Let's run it again: SELECT HIGHLIGHT({},'content') AS h FROM highlight WHERE MATCH('syntax')\G

For the new added document we see the HIGHLIGHT() doesn't give us all the passages. We can increase the limit to overcome that, the question is how much. If we use a value too big, the HIGHLIGHT() returns the full body of the content (including the highlights):

SELECT HIGHLIGHT({limit=10000},'content') AS h FROM highlight WHERE MATCH('syntax')\G

If we want just the passages we need to use force_passages option:

SELECT HIGHLIGHT({limit=10000,force_passages=1},'content') AS h FROM highlight WHERE MATCH('syntax')\G

Another possible way to get the whole text with highlights applied is to simply use limit=0:

SELECT HIGHLIGHT({limit=0},'content') AS h FROM highlight WHERE MATCH('text feature')\G

HTML Stripping and boundaries

If our index has sentence detection, we can configure highlighting to not create passages that cross between sentences:

SELECT HIGHLIGHT({},'content') AS h FROM highlight WHERE MATCH('html text')\G

In this example we see the passage '... markup languages, such as HTML. The feature displays text, especially source code ...' which crosses between sentences.

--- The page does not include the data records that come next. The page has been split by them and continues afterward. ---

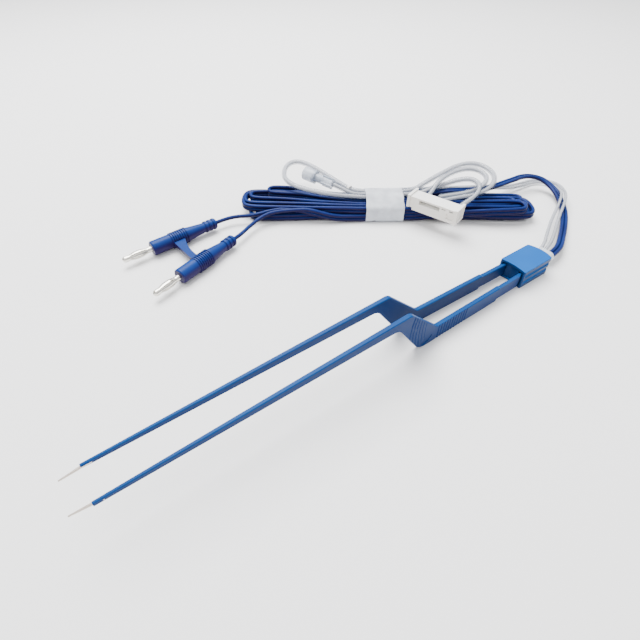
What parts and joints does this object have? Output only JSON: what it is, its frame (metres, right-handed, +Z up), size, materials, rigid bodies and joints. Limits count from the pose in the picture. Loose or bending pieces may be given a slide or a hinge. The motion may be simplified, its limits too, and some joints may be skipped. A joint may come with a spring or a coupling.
{
  "type": "bipolar forceps",
  "caption": "Irrigating bayonet forceps with blue insulated arms, a rear housing, a banded hank of twin cord with two joined pin plugs, clear tubing loops and a pump cassette.",
  "frame": {"origin": "under the middle of the forceps, on the surface it lies on, cord and tubing left out", "axes": "+X from the tips towards the rear housing, +Y towards the right arm, +Z up from the table"},
  "size_m": [0.3006, 0.1478, 0.0236],
  "materials": {
    "arm_insulation": "satin moulded insulation",
    "housing_plastic": "satin moulded plastic",
    "blade_steel": "ground stainless steel",
    "terminal_metal": "bright",
    "cord_blue": "smooth flexible sheath",
    "plug_plastic": "moulded",
    "pin_metal": "nickel plated",
    "band_paper": "matt",
    "clear_tubing": "clear and flexible",
    "clear_plastic": "clear and rigid",
    "cassette_plastic": "white moulded plastic"
  },
  "bodies": {
    "housing": {"rear_housing": "housing_plastic", "arm_spacer": "housing_plastic", "left_inner_wire": "cord_blue", "right_inner_wire": "cord_blue", "power_cord_hank": "cord_blue", "plug_moulding": "plug_plastic", "first_plug_pin": "pin_metal", "second_plug_pin": "pin_metal", "first_plug_spring": "pin_metal", "second_plug_spring": "pin_metal", "paper_band": "band_paper", "irrigation_bundle": "clear_tubing", "fluid_connector": "clear_plastic", "connector_cap": "clear_plastic", "tube_collar": "cassette_plastic", "pump_cassette": "cassette_plastic", "pump_segment": "clear_tubing", "exit_sleeve": "clear_plastic", "power_cord_lead": "cord_blue", "power_cord_tail": "cord_blue", "first_plug_wire": "cord_blue", "second_plug_wire": "cord_blue", "left_irrigation_lead": "clear_tubing", "right_irrigation_lead": "clear_tubing", "irrigation_left_loop": "clear_tubing", "irrigation_outer_loop": "clear_tubing", "pump_return_tube": "clear_tubing", "pump_feed_tube": "clear_tubing", "connector_branch": "clear_tubing"},
    "left_arm": {"left_jacket": "arm_insulation", "left_blade": "blade_steel", "left_terminal": "terminal_metal", "left_irrigation_barb": "blade_steel"},
    "right_arm": {"right_jacket": "arm_insulation", "right_blade": "blade_steel", "right_terminal": "terminal_metal", "right_irrigation_barb": "blade_steel"}
  },
  "joints": [
    {"name": "left_arm_flex", "type": "hinge", "parent": "housing", "child": "left_arm", "pos_m": [0.093, -0.0043, 0.004], "axis": [0, 0, -1], "range_deg": [0, 1.55], "stiffness_Nm_per_rad": 4},
    {"name": "right_arm_flex", "type": "hinge", "parent": "housing", "child": "right_arm", "pos_m": [0.093, 0.0043, 0.004], "axis": [0, 0, 1], "range_deg": [0, 1.55], "stiffness_Nm_per_rad": 4}
  ]
}
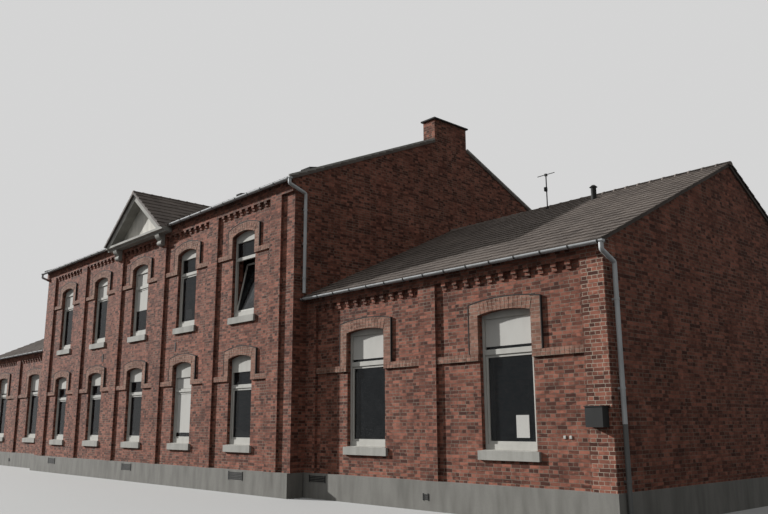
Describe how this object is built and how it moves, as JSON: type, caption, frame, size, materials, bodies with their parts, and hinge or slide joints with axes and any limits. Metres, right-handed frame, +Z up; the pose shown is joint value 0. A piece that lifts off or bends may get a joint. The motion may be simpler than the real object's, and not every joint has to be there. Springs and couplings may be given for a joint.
{
  "type": "brick village school building",
  "caption": "Brick school building with a two-storey middle block under a pediment between two single-storey classroom wings.",
  "frame": {"origin": "on the ground under the middle of the building's bounding box", "axes": "+X runs along the street front, to the right for someone facing it; +Y runs from the street front to the rear; +Z is up"},
  "size_m": [35.722, 13.8, 11.375],
  "materials": {
    "brick": "matte brick",
    "light_brick": "matte brick",
    "stone": "matte stone",
    "plinth_render": "matte render",
    "plaster": "matte plaster",
    "roof_tiles": "matte clay tiles",
    "floor_boards": "worn boards",
    "white_paint": "painted wood",
    "door_paint": "painted wood",
    "window_glass": "clear glass",
    "zinc": "weathered zinc",
    "dark_stone": "matte weathered stone",
    "grey_metal": "painted metal, dark grey"
  },
  "bodies": {
    "root": {"block_corbel_tables": "brick", "block_front_roof": "roof_tiles", "block_front_wall": "brick", "block_gable_walls": "brick", "block_gutters": "zinc", "block_rear_roof": "roof_tiles", "block_rear_wall": "brick", "block_window_frames": "white_paint", "block_window_glass": "window_glass", "block_window_hoods": "light_brick", "block_window_sashes": "white_paint", "block_window_sills": "stone", "chimney_caps": "dark_stone", "chimney_stacks": "brick", "downpipes": "zinc", "ground_floors": "floor_boards", "meter_cabinet": "grey_metal", "pediment_brackets": "stone", "pediment_cornice": "stone", "pediment_raking_cornices": "stone", "pediment_roof": "roof_tiles", "pediment_tympanum": "plaster", "plinth": "plinth_render", "rear_door_fanlight": "window_glass", "rear_door_frame": "white_paint", "rear_door_leaves": "door_paint", "rear_steps": "stone", "ridge_tiles": "roof_tiles", "roof_aerial": "grey_metal", "roof_vent_pipe": "grey_metal", "upper_floor": "floor_boards", "wing_corbel_tables": "brick", "wing_front_roofs": "roof_tiles", "wing_front_walls": "brick", "wing_gable_walls": "brick", "wing_gutters": "zinc", "wing_rear_roofs": "roof_tiles", "wing_rear_walls": "brick", "wing_window_frames": "white_paint", "wing_window_glass": "window_glass", "wing_window_hoods": "light_brick", "wing_window_sashes": "white_paint", "wing_window_sills": "stone"}
  },
  "joints": []
}
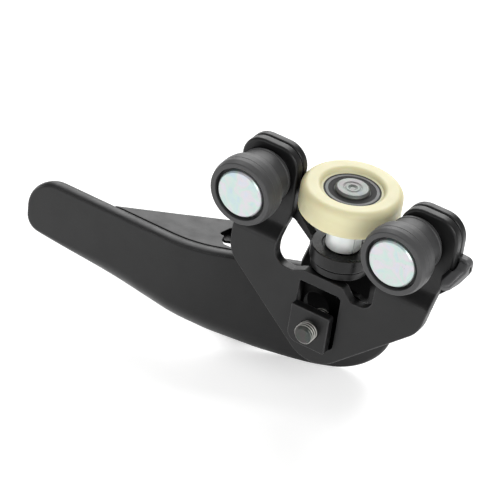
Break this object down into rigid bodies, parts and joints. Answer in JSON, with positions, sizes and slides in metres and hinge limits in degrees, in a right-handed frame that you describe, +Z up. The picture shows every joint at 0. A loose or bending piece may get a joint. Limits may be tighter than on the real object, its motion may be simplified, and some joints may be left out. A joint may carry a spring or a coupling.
{
  "type": "sliding door roller carriage",
  "caption": "Roller carriage on a swinging arm: flanged load rollers on pins, an upright nylon guide roller, pressed plates and a stop screw.",
  "frame": {"origin": "guide roller's upright axis at the height of the load roller axes", "axes": "+X along the rail, -Y towards the load pins' heads, +Z up"},
  "size_m": [0.1892, 0.0618, 0.1053],
  "materials": {
    "plate_paint": "satin black e-coat",
    "arm_paint": "satin black e-coat",
    "zinc": "zinc plated, faintly bluish",
    "steel": "turned steel",
    "moulded_grey": "moulded, matte",
    "nylon": "ivory nylon, soft sheen",
    "shield_dark": "dark pressed steel",
    "collar_black": "black oxide",
    "ball_steel": "polished",
    "bronze": "sintered bronze"
  },
  "bodies": {
    "arm": {"arm_blade": "arm_paint", "arm_web": "arm_paint", "door_weld_nuts": "steel", "hinge_bracket": "arm_paint", "pivot_bush": "bronze"},
    "carriage": {"front_plate": "plate_paint", "rear_plate": "plate_paint", "window_doubler": "plate_paint", "stop_screw": "steel", "pivot_pin": "zinc", "pivot_sleeve": "zinc", "pivot_collar": "collar_black", "pivot_thrust_washer": "bronze", "pivot_lower_washer": "zinc", "guide_washer": "zinc", "guide_inner_race": "steel", "left_load_pin": "zinc", "left_pin_washer": "zinc", "left_load_liner": "steel", "left_load_washer": "steel", "right_load_pin": "zinc", "right_pin_washer": "zinc", "right_load_liner": "steel", "right_load_washer": "steel"},
    "left_roller": {"left_load_roller": "moulded_grey"},
    "right_roller": {"right_load_roller": "moulded_grey"},
    "guide_roller": {"guide_tyre": "nylon", "guide_outer_race": "steel", "guide_lower_shield": "shield_dark", "guide_upper_shield": "shield_dark"},
    "ball_cage": {"guide_bearing_balls": "ball_steel", "guide_bearing_cage": "bronze"}
  },
  "joints": [
    {"name": "carriage_swing", "type": "hinge", "parent": "arm", "child": "carriage", "pos_m": [0, 0, -0.0287], "axis": [0, 0, 1], "range_deg": [-20, 25]},
    {"name": "left_roller_spin", "type": "hinge", "parent": "carriage", "child": "left_roller", "pos_m": [-0.0328, -0.0215, 0], "axis": [0, 1, 0], "continuous": true},
    {"name": "right_roller_spin", "type": "hinge", "parent": "carriage", "child": "right_roller", "pos_m": [0.0328, -0.0215, 0], "axis": [0, 1, 0], "continuous": true},
    {"name": "guide_roller_spin", "type": "hinge", "parent": "carriage", "child": "guide_roller", "pos_m": [0, 0, 0], "axis": [0, 0, 1], "continuous": true},
    {"name": "ball_cage_spin", "type": "hinge", "parent": "carriage", "child": "ball_cage", "pos_m": [0, 0, 0], "axis": [0, 0, 1], "continuous": true}
  ],
  "couplings": [
    {"joint": "ball_cage_spin", "follows": "guide_roller_spin", "ratio": 0.5963}
  ]
}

With passage_boundary=sentence} this passage will be split into two:

SELECT HIGHLIGHT({passage_boundary='sentence'},'content') AS h FROM highlight WHERE MATCH('html text')\G

Let's add a document with HTML content.

INSERT INTO highlight(title,content) values('html content','<p>The ideas of syntax highlighting overlap significantly with those of <a href="/wiki/Structure_editor" title="Structure editor">syntax-directed editors</a>. One of the first such class of editors for code was Wilfred Hansens 1969 code editor, Emily.<sup id="cite_ref-hansen_3-0" class="reference"><a href="#cite_note-hansen-3">[3]</a></sup><sup id="cite_ref-4" class="reference"><a href="#cite_note-4">[4]</a></sup> It provided advanced language-independent <a href="/wiki/Autocomplete" title="Autocomplete">code completion</a> facilities, and unlike modern editors with syntax highlighting, actually made it impossible to create syntactically incorrect programs.</p>');

By default highlighting will process HTML content depending on the index settings. If HTML stripping is enabled in the index, then the HIGHLIGHT() result will also be HTML stripped.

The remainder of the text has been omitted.